Although the Bravos decision occurred in a sister jurisdiction, it remains the leading case discussing 30(b)(6) witnesses testifying at trial.[11] The 30(b)(6) representative does not per se need personal knowledge, nor is there a rule requiring the corporate designee to testify “vicariously” at trial.[12] Thus, if a company makes a witness available at trial, the witness should not be able to refuse to testify to matters the same witness testified about at the deposition on the grounds that he had only corporate knowledge of the issues, and not personal knowledge.[13]

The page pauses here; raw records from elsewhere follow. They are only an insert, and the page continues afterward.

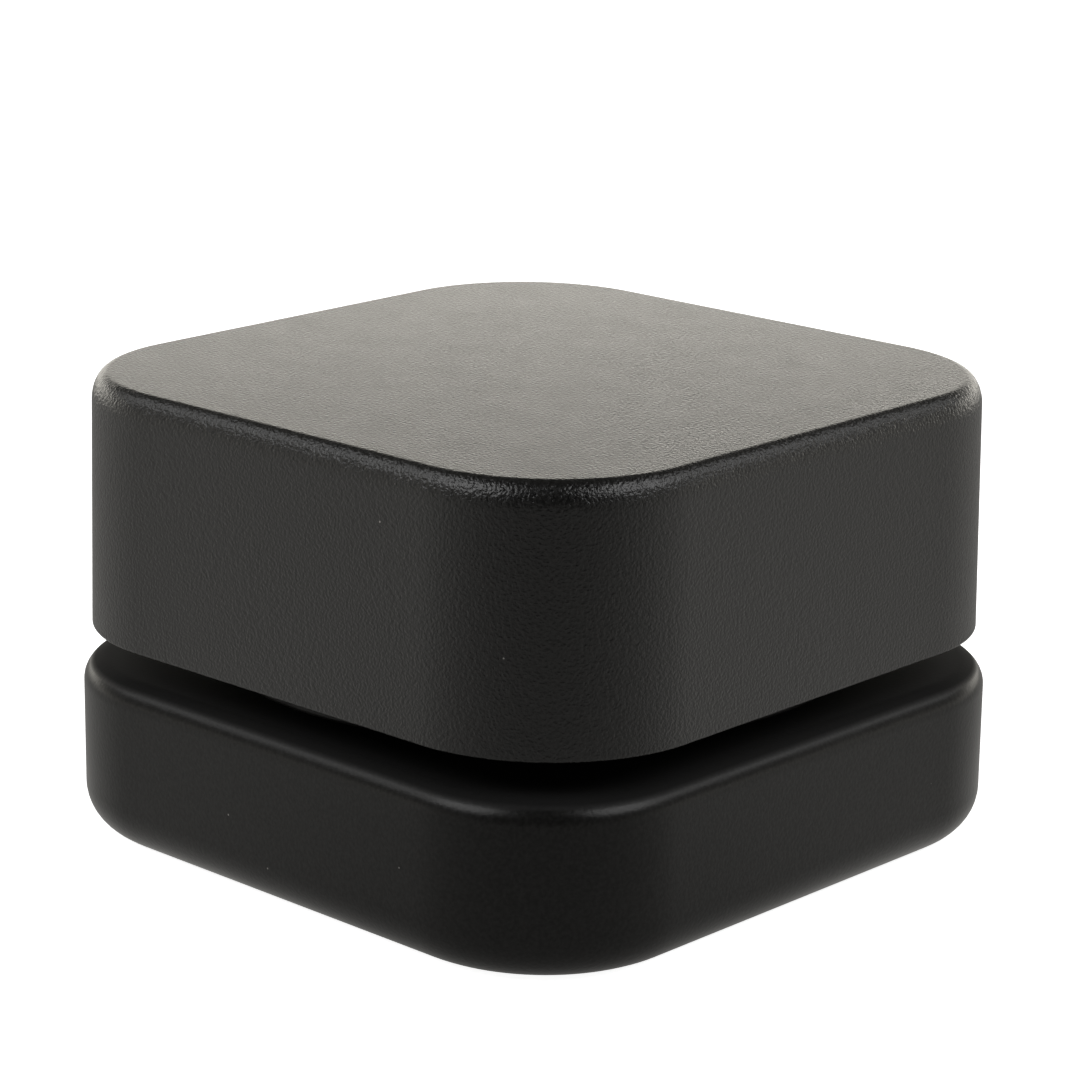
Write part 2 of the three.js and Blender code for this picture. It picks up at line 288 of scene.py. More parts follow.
def ridge(angles, z, thread):
    """How far a screw ridge stands up at height z, from 0 to 1, at each angle."""
    span = THREAD_TURNS * TURN
    height = np.zeros(angles.shape)
    for turns in (-1, 0, 1, 2):
        angle = angles + turns * TURN
        from_end = np.minimum(angle - thread["start"], thread["start"] + span - angle)
        middle = thread["z"] + LEAD * angle / TURN
        flank = (thread["root"] - thread["crest"]) / 2
        side = smooth((thread["root"] / 2 - np.abs(z - middle)) / flank)
        height = np.maximum(height, side * smooth(from_end / THREAD_TAPER))
    return height


# --- the jar ---

THREAD_ROW = 0.1  # the height of one row of faces on a thread
PUSH_UP_RINGS = (3, 6, 9)
PUSH_UP_STEPS = 8
BASE_STEPS = 12
BODY_ROWS = 4
SHOULDER_STEPS = 14
NECK_FOOT_STEPS = 6
NECK_RIM_STEPS = 7
HOLLOW_ROWS = 6
FLOOR_STEPS = 10
FLOOR_RINGS = (7, 4, 2)


def jar_base_rings():
    """The underside, from the middle of the shallow hollow out to the base's round."""
    slope_top = PUSH_UP_R - PUSH_UP_SLOPE
    radii = (*PUSH_UP_RINGS, slope_top - HOLD)
    rings = [round_ring(r, PUSH_UP_DEPTH, JAR_ANGLES) for r in radii]
    for t in np.linspace(0, 1, PUSH_UP_STEPS + 1):
        radius = slope_top + PUSH_UP_SLOPE * t
        rings.append(round_ring(radius, PUSH_UP_DEPTH * (1 - smooth(t)), JAR_ANGLES))
    rings.append(round_ring(PUSH_UP_R + HOLD, 0, JAR_ANGLES))
    inset = BASE_FILLET + HOLD
    rings.append(square_ring(JAR_SIDE - 2 * inset, JAR_CORNER_R - inset, 0))
    return rings


def jar_body_rings():
    """The square walls, from the base's round to the flat of the shoulder."""
    rings = []
    for x, z in arc(-BASE_FILLET, BASE_FILLET, BASE_FILLET, -90, 0, BASE_STEPS):
        rings.append(square_ring(JAR_SIDE + 2 * x, JAR_CORNER_R + x, z))
    wall_top = SHOULDER_Z - SHOULDER_FILLET
    for z in np.linspace(BASE_FILLET + HOLD, wall_top - HOLD, BODY_ROWS):
        rings.append(square_ring(JAR_SIDE, JAR_CORNER_R, z))
    for x, z in arc(-SHOULDER_FILLET, wall_top, SHOULDER_FILLET, 0, 90, SHOULDER_STEPS):
        rings.append(square_ring(JAR_SIDE + 2 * x, JAR_CORNER_R + x, z))
    inset = SHOULDER_FILLET + HOLD
    rings.append(square_ring(JAR_SIDE - 2 * inset, JAR_CORNER_R - inset, SHOULDER_Z))
    return rings


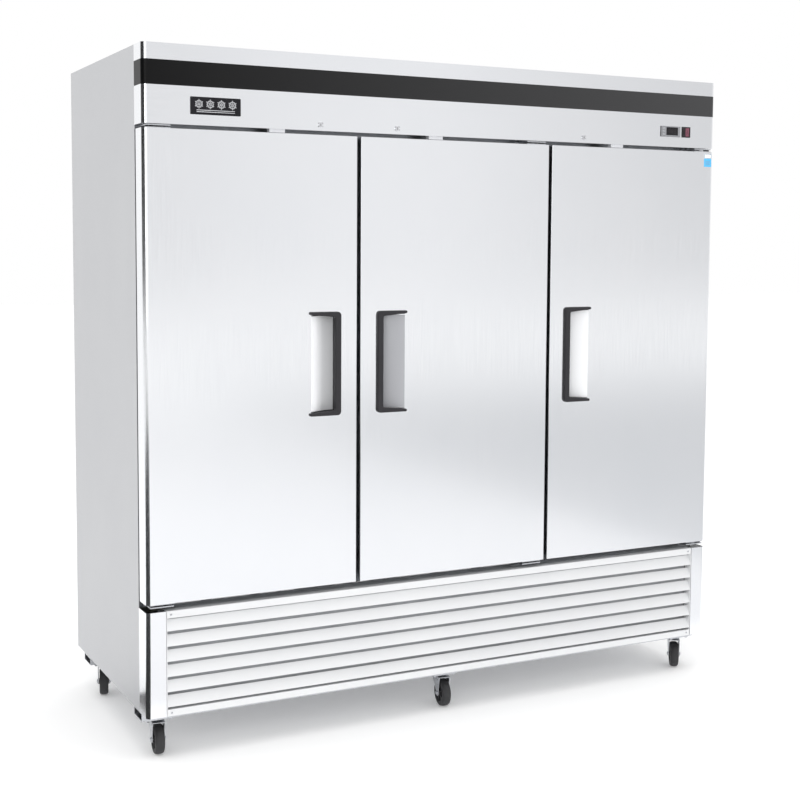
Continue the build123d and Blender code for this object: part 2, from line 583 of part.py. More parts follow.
# =========================================================================== doors
DOOR_MID_Y = (FRONT_Y + DOOR_BACK) / 2
HANDLE_Z0 = DOOR_BOTTOM + HANDLE_BOTTOM
HANDLE_Z1 = HANDLE_Z0 + HANDLE_HEIGHT
SCOOP_Z0 = HANDLE_Z0 + SCOOP_END
SCOOP_Z1 = HANDLE_Z1 - SCOOP_END
SCOOP_U0 = HANDLE_FROM_EDGE + SCOOP_FROM_BAR
SCOOP_SLOPE = atan2(SCOOP_DEPTH, SCOOP_RAMP)
BUSH_BOTTOM = DOOR_BOTTOM - HINGE_PLATE
BUSH_TOP = DOOR_TOP + HINGE_PLATE
FOAM_HOLE = HINGE_BUSH_RADIUS + HINGE_BUSH_FIT


def scoop_section(door, wall):
    """Section of the finger scoop, seen from above, grown outwards by a wall's thickness."""
    sign = towards_hinge(door)
    tip = SCOOP_U0 + SCOOP_FLAT + SCOOP_RAMP + wall / sin(SCOOP_SLOPE)
    foot = tip - (SCOOP_DEPTH + wall) * SCOOP_RAMP / SCOOP_DEPTH
    deep = SCOOP_U0 - wall
    outline = ((deep, 0), (deep, SCOOP_DEPTH + wall), (foot, SCOOP_DEPTH + wall), (tip, 0))
    bend = door[1] + sign * foot
    with BuildSketch() as section:
        Polygon(*[(door[1] + sign * u, FRONT_Y + depth) for u, depth in outline], align=None)
        fillet(section.vertices().sort_by_distance((bend, FRONT_Y + SCOOP_DEPTH + wall))[0],
               SCOOP_BEND + wall)
    return section.sketch


def door_plan(door, inset, radius_change, y0, y1):
    """Outline of a door seen from above, its outer front corner rounder than the inner one."""
    x0, x1 = sorted((door[1], door[2]))
    with BuildSketch() as outline:
        with Locations(((x0 + x1) / 2, (y0 + y1) / 2)):
            Rectangle(x1 - x0 - 2 * inset, y1 - y0)
        for index, edge in ((0, x0), (-1, x1)):
            front = outline.vertices().group_by(Axis.Y)[0].sort_by(Axis.X)
            radius = CORNER_RADIUS if abs(edge) == HALF else EDGE_RADIUS
            fillet(front[index], radius + radius_change)
    return outline.sketch


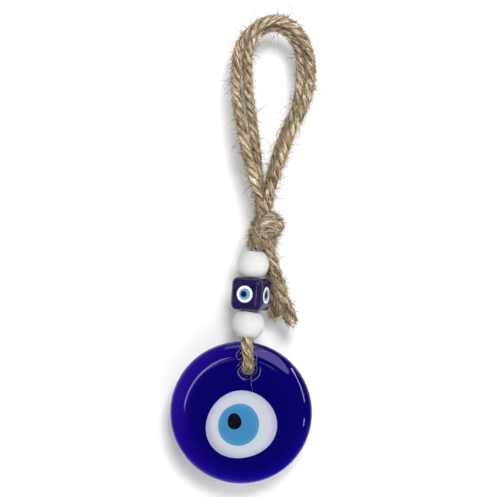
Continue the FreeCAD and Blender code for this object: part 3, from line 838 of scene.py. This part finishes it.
def share_of_radius(shade, node):
    """How far out a place is from the middle of a round node: 0 there and 1 at its rim."""
    low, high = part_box(node)
    from_middle = shade.offset_across((low + high) / 2)
    return shade.math("DIVIDE", shade.length(from_middle), (high.x - low.x) / 2)


def eye_glass(name, centre_colour, edge_colour, node, halo=None):
    """Opaque coloured glass with its own tone at the edge; halo is a node that stains the glass round it."""
    shade = Shade(name, Roughness=0.08, IOR=1.5)
    share = share_of_radius(shade, node)
    colour = shade.ramp(share, (0.0, centre_colour), (0.80, centre_colour), (0.97, edge_colour))
    if halo:
        stain = shade.ramp(share_of_radius(shade, halo), (0.98, srgb(140, 190, 216)),
                           (1.04, srgb(186, 206, 220)), (1.11, srgb(255, 255, 255)))
        colour = shade.mix("MULTIPLY", 1.0, colour, stain)
    shade.feed(colour, "Base Color")
    shade.bump(shade.noise(shade.place(), 220.0, 2.0), 0.04, 0.0003)
    return shade.material


def cube_glass():
    """Dark indigo glass with a slightly uneven surface."""
    shade = Shade("indigo_glass", Roughness=0.10, IOR=1.5)
    tone = shade.noise(shade.place(), 260.0, 3.0)
    shade.feed(shade.ramp(tone, (0.3, srgb(24, 18, 62)), (0.7, srgb(40, 32, 84))), "Base Color")
    shade.bump(shade.noise(shade.place(), 320.0, 2.0), 0.10, 0.0004)
    return shade.material


def small_glass(name, dark, light):
    """Glass for the smallest pieces, mottled between two close tones."""
    shade = Shade(name, Roughness=0.10, IOR=1.5)
    tone = shade.noise(shade.place(), 500.0, 2.0)
    shade.feed(shade.ramp(tone, (0.3, dark), (0.7, light)), "Base Color")
    return shade.material


def painted_wood():
    """White paint that lets a little of the wood's grain through."""
    shade = Shade("painted_wood", Roughness=0.55)
    shade.shader.inputs["Specular IOR Level"].default_value = 0.4
    grain = shade.noise(shade.place(), 380.0, 4.0, 0.6)
    shade.feed(shade.ramp(grain, (0.3, srgb(206, 205, 200)), (0.6, srgb(217, 216, 212))), "Base Color")
    shade.bump(grain, 0.25, 0.0002)
    return shade.material


def dress_cad():
    """Give each CAD node that is seen its own material."""
    wood = painted_wood()
    paint("upper_white_bead", wood)
    paint("lower_white_bead", wood)
    paint("glass_disc", cobalt_glass())
    paint("eye_white", eye_glass("white_glass", srgb(186, 190, 199), srgb(160, 158, 184), "eye_white",
                                 halo="eye_iris"))
    paint("eye_iris", eye_glass("light_blue_glass", srgb(58, 126, 171), srgb(70, 138, 180), "eye_iris"))
    paint("eye_pupil", small_glass("black_glass", srgb(8, 6, 14), srgb(20, 16, 28)))
    paint("cube_bead_body", cube_glass())
    white = small_glass("small_eye_white", srgb(236, 246, 250), srgb(248, 252, 254))
    iris = small_glass("small_eye_blue", srgb(96, 140, 180), srgb(126, 166, 204))
    pupil = small_glass("small_eye_dark", srgb(10, 30, 44), srgb(20, 44, 62))
    for number in range(1, 5):
        paint("cube_eye_white_%d" % number, white)
        paint("cube_eye_iris_%d" % number, iris)
        paint("cube_eye_pupil_%d" % number, pupil)


dress_cad()


# ---------------------------------------------------------------- stage and light

PANEL_SIZE = 2.4
BACKDROP_GAP = 19 * MM        # from the hang point back to the backdrop
BACKDROP_MIDDLE = -0.1
FLOOR_HEIGHT = -0.26
ORNAMENT_MIDDLE = (0, 0, -0.1)

# how bright the surround is to the camera, as a light and in highlights
SEEN_WHITE = 1.0
AMBIENT = 0.22
MIRRORED = 0.03


def flat_panel(name, place, turn, material):
    """A square panel of the stage."""
    mesh = bpy.data.meshes.new(name)
    half = PANEL_SIZE / 2
    corners = [(-half, -half, 0), (half, -half, 0), (half, half, 0), (-half, half, 0)]
    mesh.from_pydata(corners, [], [(0, 1, 2, 3)])
    mesh.materials.append(material)
    panel = bpy.data.objects.new(name, mesh)
    panel.location = place
    panel.rotation_euler = turn
    bpy.context.scene.collection.objects.link(panel)
    return panel


def one_sided_paper():
    """White paper that is there from its front and clear from behind."""
    material = bpy.data.materials.new("backdrop_paper")
    material.use_nodes = True
    tree = material.node_tree
    tree.nodes.clear()
    output = tree.nodes.new("ShaderNodeOutputMaterial")
    paper = tree.nodes.new("ShaderNodeBsdfDiffuse")
    paper.inputs["Color"].default_value = srgb(250, 250, 250)
    clear = tree.nodes.new("ShaderNodeBsdfTransparent")
    geometry = tree.nodes.new("ShaderNodeNewGeometry")
    choose = tree.nodes.new("ShaderNodeMixShader")
    tree.links.new(geometry.outputs["Backfacing"], choose.inputs["Fac"])
    tree.links.new(paper.outputs[0], choose.inputs[1])
    tree.links.new(clear.outputs[0], choose.inputs[2])
    tree.links.new(choose.outputs[0], output.inputs["Surface"])
    return material


def floor_paint():
    """Pale grey paint, a little uneven."""
    shade = Shade("floor_paint", Roughness=0.8)
    tone = shade.noise(shade.place(), 8.0, 2.0)
    shade.feed(shade.ramp(tone, (0.3, srgb(240, 240, 240)), (0.7, srgb(246, 246, 246))), "Base Color")
    return shade.material


def make_world():
    """The white surround, with its own brightness for each kind of ray."""
    world = bpy.data.worlds.new("studio")
    world.use_nodes = True
    tree = world.node_tree
    background = tree.nodes["Background"]
    background.inputs["Color"].default_value = (1, 1, 1, 1)
    rays = tree.nodes.new("ShaderNodeLightPath")
    by_sight = tree.nodes.new("ShaderNodeMath")
    by_sight.operation = "MULTIPLY_ADD"
    by_sight.inputs[1].default_value = SEEN_WHITE - AMBIENT
    by_sight.inputs[2].default_value = AMBIENT
    tree.links.new(rays.outputs["Is Camera Ray"], by_sight.inputs[0])
    dimmed = tree.nodes.new("ShaderNodeMath")
    dimmed.operation = "MULTIPLY_ADD"
    dimmed.inputs[1].default_value = MIRRORED - AMBIENT
    tree.links.new(rays.outputs["Is Glossy Ray"], dimmed.inputs[0])
    tree.links.new(by_sight.outputs[0], dimmed.inputs[2])
    tree.links.new(dimmed.outputs[0], background.inputs["Strength"])
    bpy.context.scene.world = world


def area_light(name, place, aim, width, height, brightness, roll=0.0):
    """A soft box; brightness is the light it gives per area and angle, as the glass would mirror it."""
    data = bpy.data.lights.new(name, "AREA")
    data.shape = "RECTANGLE"
    data.size = width
    data.size_y = height
    data.energy = brightness * math.pi * width * height
    light = bpy.data.objects.new(name, data)
    bpy.context.scene.collection.objects.link(light)
    light.location = place
    facing = (Vector(aim) - Vector(place)).to_track_quat("-Z", "Y").to_matrix()
    light.rotation_euler = (facing @ Matrix.Rotation(math.radians(roll), 3, "Z")).to_euler()
    light.visible_camera = False
    return light


def lamp(name, place, aim, width, height, brightness):
    """A light that lights the pieces but doesn't show as a highlight."""
    light = area_light(name, place, aim, width, height, brightness)
    light.visible_glossy = False


def mirrored_box(name, place, width, height, brightness, roll=0.0):
    """A light that only shows as a highlight; it faces the disc."""
    light = area_light(name, place, DISC_CENTRE, width, height, brightness, roll)
    light.visible_diffuse = False
    return light


def make_stage():
    """The backdrop, the floor and the surround."""
    bpy.context.scene.view_settings.view_transform = "Standard"
    upright = (math.radians(90), 0, 0)
    flat_panel("backdrop", (0, BACKDROP_GAP, BACKDROP_MIDDLE), upright, one_sided_paper())
    floor = flat_panel("floor", (0, 0, FLOOR_HEIGHT), (0, 0, 0), floor_paint())
    floor.visible_glossy = False
    make_world()


def make_lights():
    """Lamps for the whole ornament, and boxes for the shapes that the glass mirrors."""
    lamp("key", (0.065, -0.62, 0.16), ORNAMENT_MIDDLE, 0.19, 0.19, 27.5)
    lamp("sky", (0.24, -1.10, 0.30), ORNAMENT_MIDDLE, 0.34, 0.70, 2.6)
    lamp("side_window", (0.78, -0.76, -0.05), DISC_CENTRE, 0.26, 0.42, 5.0)
    lamp("back_left", (-0.35, 0.8, 0.30), ORNAMENT_MIDDLE, 0.3, 0.3, 4.5)
    lamp("back_right", (0.40, 0.8, 0.10), ORNAMENT_MIDDLE, 0.3, 0.3, 4.5)
    window = mirrored_box("tall_window", (0.33, -1.03, 0.40), 0.58, 0.74, 2.9, roll=-30)
    window.data.shape = "ELLIPSE"
    window.data.color = (0.60, 0.48, 1.0)
    mirrored_box("right_strip", (0.64, -0.68, 0.10), 0.05, 0.46, 9.0)
    mirrored_box("low_right_glint", (0.68, -0.80, -0.35), 0.03, 0.07, 18.0)
    mirrored_box("left_strip", (-0.16, -0.98, -0.17), 0.09, 0.28, 4.2, roll=-32)
    mirrored_box("top_strip", (-0.05, -0.98, -0.18), 0.26, 0.025, 2.0)
    mirrored_box("overhead", (0.0, -0.55, 0.55), 0.5, 0.35, 1.2)


make_stage()
make_lights()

In conclusion, when a company designates an employee who lacks personal knowledge over a particular issue to attend depositions on the company’s behalf, the company also takes a risk that this 30(b)(6) witness can then be called to trial by an adverse party. Other jurisdictions have compelled live testimony at trial of 30(b)(6) witnesses due to the preference of live testimony over simply reading deposition testimony into evidence.[14] Therefore, these 30(b)(6) witnesses can fall within the court’s jurisdiction and be compelled to testify at trial under direct examination on matters that the individual lacks personal knowledge over. When faced with this issue, the Court of Chancery will most likely compel the testimony of the 30(b)(6) witness. Therefore, corporations facing litigation must be wise in selecting a corporate representative for depositions as a way to save time because such choice could prove to be a great expense for the company come trial.

Dylan Mathewson

About the Author: Dylan is a second-year Regular Division student and expected to graduate in May of 2021. Dylan obtained a Law Clerk position at Musi, Malone & Daubenberger, LLP in Media, Pennsylvania during the summer of 2019 and will continue to work there during his second year. Dylan received the Delaware Select Merit Scholarship and was awarded the Certificate of Achievement in Legal Methods II – Spring 2019. Dylan is an active staff member of the Delaware Journal of Corporate Law.

Footnotes:

[1] A corporate employee designated as the company’s representative is often referred to as a 30(b)(6) witness.

[2] Fed. R. Civ. P. 30(b)(6) (emphasis added).

[3] Steven O’Neil, 60-SEP Fed. Law 70, 1 (Sept. 2013).

[4] In re Dole Food Co., 110 A.3d 1257, 1262-63 (Del. Ch. 2015).

[5] Fed. R. Evid. 602.

[6] Fed. R. Evid. 801.

[7] Fed. R. Evid. 801(d) (emphasis added).

[8] Bravos River Auth. v. GE Ionics, Inc., 469 F.3d 416, 434 (5th Cir.2016).

[9] Fed. R. Civ. P. 32(a)(3).

[10] Bravos, 469 F.3d at 434; see also Jackson v. Chevron Chem. Co., 679 F.2d 463, 466 (5th Cir. 1982).

[11] Lauren Bragin, A Primer on 30(b)(6) Witnesses, Young Lawyers (Apr. 2015), https://www.glaserweil.com/uploads/documents/Lauren_Bragin_A_Primer_on_Rule_30(b)(6)_Witnesses_Bragin_2015.pdf.

[12] Bravos, 469 F.3d at 434.

[13] Id.

[14] Univ. Healthsystem Consortium v. UnitedHealth Grp., Inc., 68 F. Supp. 3d 917, 921 (N.D. Ill. 2014) (finding that a 30(b)(6) witness who testifies at a deposition and then again at trial without having personal knowledge is of “little principled distinction”).